Coral/inverts qt to avoid fish diseases

agreed, fallow and dip. and inspect heavily over the 72 days looking for signs of red bugs, aefw or other issues.
 
Thanks all. I am concerned only about fish diseases. Sounds like a second established tank is a must that contains no fish. There's an established blue linkia that I'd like to get, but sounds like its a no go, as I'd have to restart the 9 weeks fallow clock.
 
agreed, fallow and dip. and inspect heavily over the 72 days looking for signs of red bugs, aefw or other issues.

^^^ Me too.

I keep a 10 gallon "anything other than fish" reef running 24/7. After 72 days is up, things get dispersed to display tanks. Then, the next new batch goes in for 72 days and repeat...
 
Thanks all. I am concerned only about fish diseases. Sounds like a second established tank is a must that contains no fish. There's an established blue linkia that I'd like to get, but sounds like its a no go, as I'd have to restart the 9 weeks fallow clock.

safest route it to not add anything during that period of time.
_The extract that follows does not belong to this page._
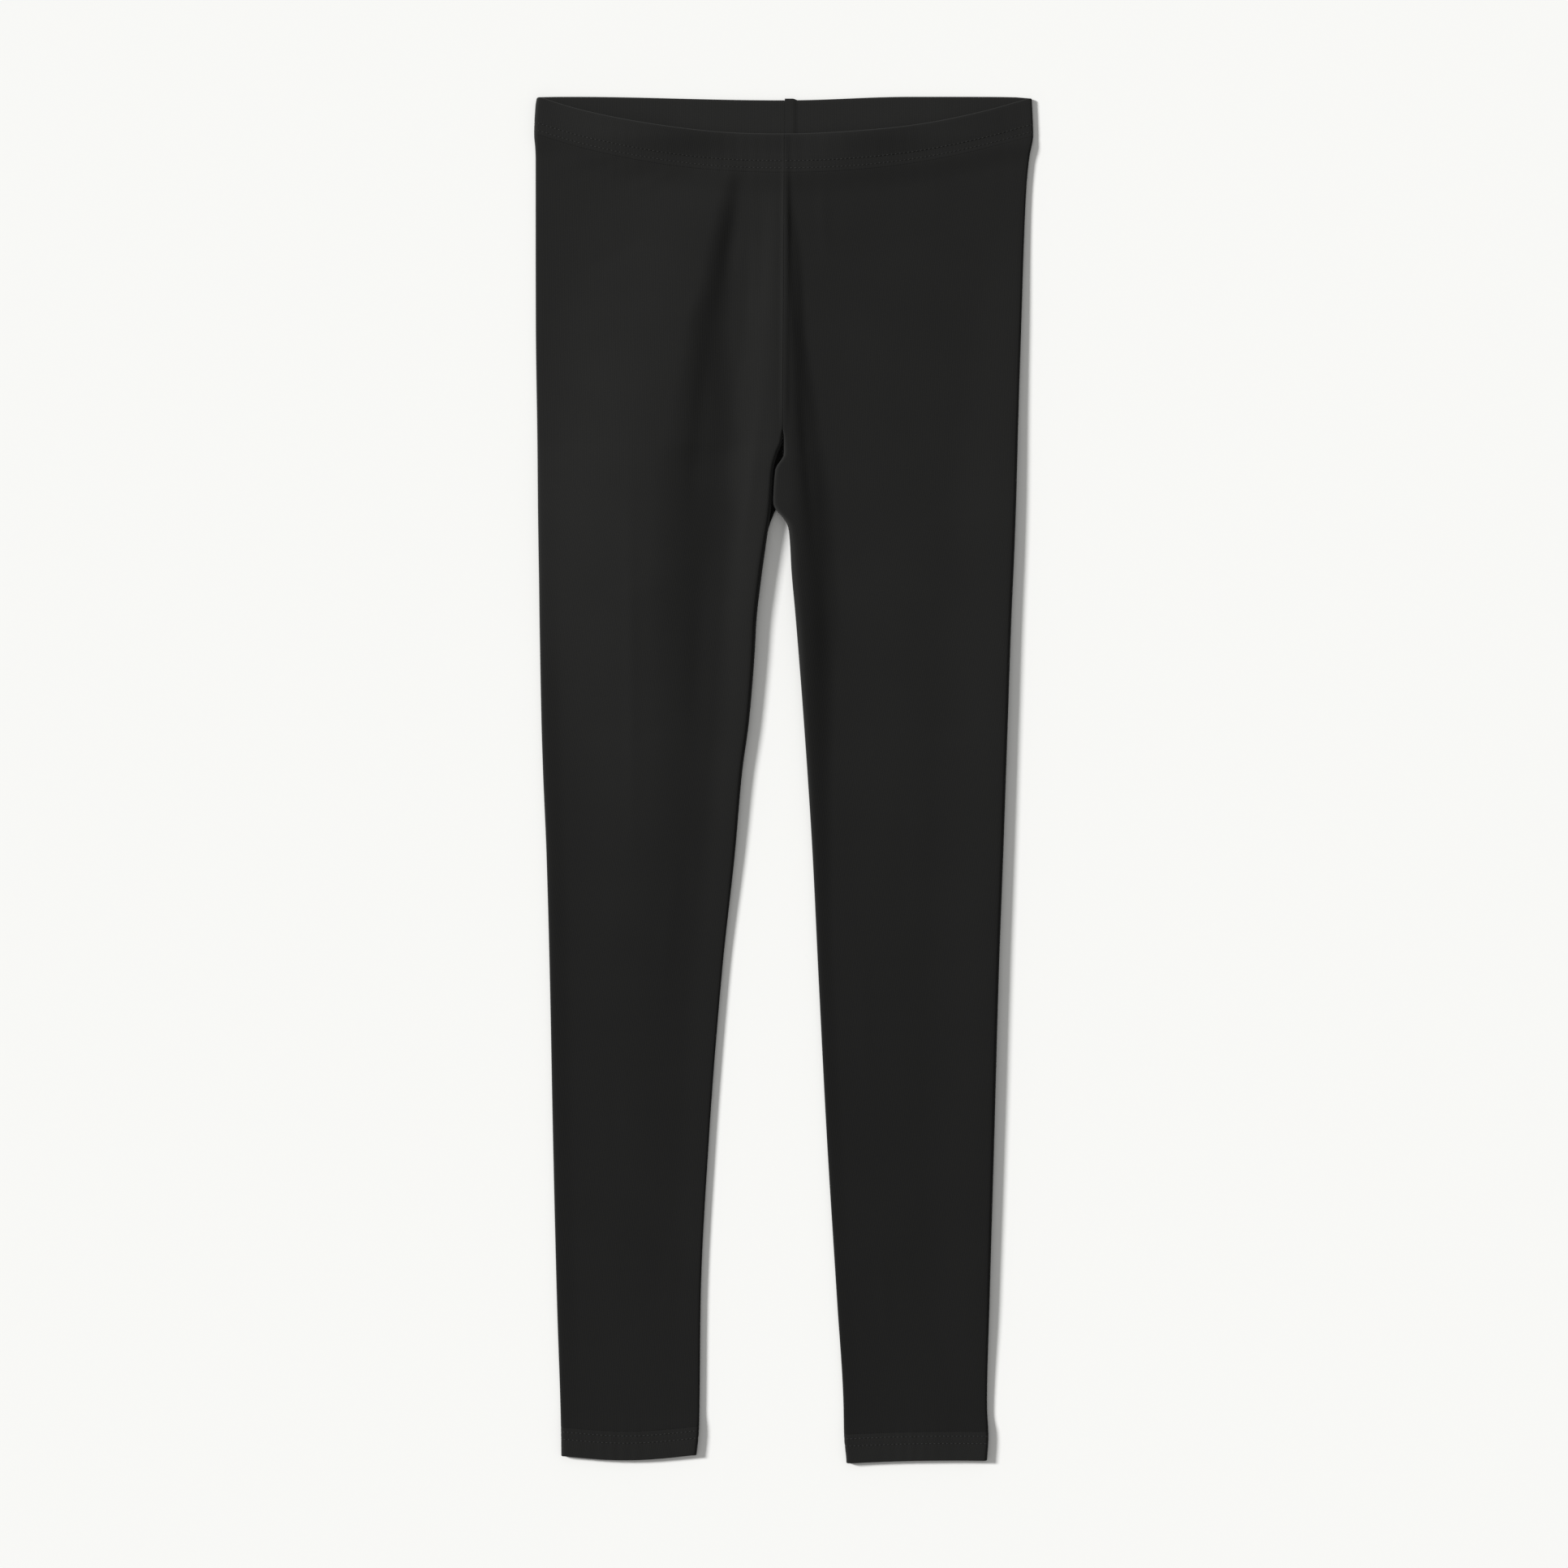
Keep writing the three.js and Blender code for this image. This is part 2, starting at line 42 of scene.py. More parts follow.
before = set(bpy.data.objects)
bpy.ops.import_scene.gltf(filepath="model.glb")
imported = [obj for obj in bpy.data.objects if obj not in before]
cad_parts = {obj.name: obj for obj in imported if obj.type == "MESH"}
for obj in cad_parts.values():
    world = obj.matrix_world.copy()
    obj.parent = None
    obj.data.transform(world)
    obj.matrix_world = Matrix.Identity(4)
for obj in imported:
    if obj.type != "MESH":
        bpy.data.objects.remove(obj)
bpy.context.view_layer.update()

however, technically it is OK (non-fish of course) as long as you isolate new arrivals for a couple days in a separate tank and do the same for any critters before moving to your DT. it is a work around given your only concern is adding in new Protomonts within the fallow period or adding in Theronts to your DT. The Protomonts would become cysts (tomonts/tomites) within 2 days, and Theronts would die from not finding a fish host within the 2 days. think of it as mini-TTM's. regardless, you need to keep each critter locked-up for the full 72 days. So tracking each item carefully would be critical.
 
What about harder to keep inverts like blue linkias and such. There would need to be a well established reef in order for it to survive, 72 days without proper food is guaranteed death.
 
What about harder to keep inverts like blue linkias and such. There would need to be a well established reef in order for it to survive, 72 days without proper food is guaranteed death.

why couldn't you give it proper food? i don't know much about linkias, but as long as you have a cycled tank for your QT, it shouldn't be any different from a fully operating reef.
 
What about harder to keep inverts like blue linkias and such. There would need to be a well established reef in order for it to survive, 72 days without proper food is guaranteed death.


Linkias are notoriously hard to keep alive. Diet is not precisely known but thought to be biofilm. People have much more success in a well established (> 1 year) aquarium. OP is correct that a linkia probably won't survive 72 days in a cycled, but new, setup.
 
Linkias are notoriously hard to keep alive. Diet is not precisely known but thought to be biofilm. People have much more success in a well established (> 1 year) aquarium. OP is correct that a linkia probably won't survive 72 days in a cycled, but new, setup.

I seriously doubt that that there is a realistic chance of Cryptocaryon being encysted on a Linkia seastar. The protomont needs a hard surface to encyst and I somewhat doubt it will find one on or in a Linkia.
 
I seriously doubt that that there is a realistic chance of Cryptocaryon being encysted on a Linkia seastar. The protomont needs a hard surface to encyst and I somewhat doubt it will find one on or in a Linkia.



Interesting. Can you elaborate on the surfaces and process in which parasites can encyst? Are sps likely to be to carry fish parasites? I usually cut the sps off the base, would that be ok not to qt in that specific situation?
 
Interesting. Can you elaborate on the surfaces and process in which parasites can encyst? Are sps likely to be to carry fish parasites? I usually cut the sps off the base, would that be ok not to qt in that specific situation?

SPS without exposed skeleton (other than freshly made cuts) or base are pretty safe. There is no way for Cryptocaryon to successfully encyst on the slimy coral tissue. In fact I would assume the protomonts stay as far away from coral polyps as possible since they may eat them.

I can tell you, after looking at new corals with my microscope I'm much more concerned with coral diseases and parasites as they have an extremely high likelihood of coming with new corals and dips can't kill off all of them. You can almost be sure that each coral you buy brings in some coral parasite or pathogens.

Importing Fish diseases with corals is possible but magnitudes lower in probability. And most likely those are rather in the water the corals come in than on the coral (tissue) itself.

Also the fish diseases I would be worried about most are Amyloodinium, Brooklynella and Uronema, and the last two don't encyst but just multiply by division.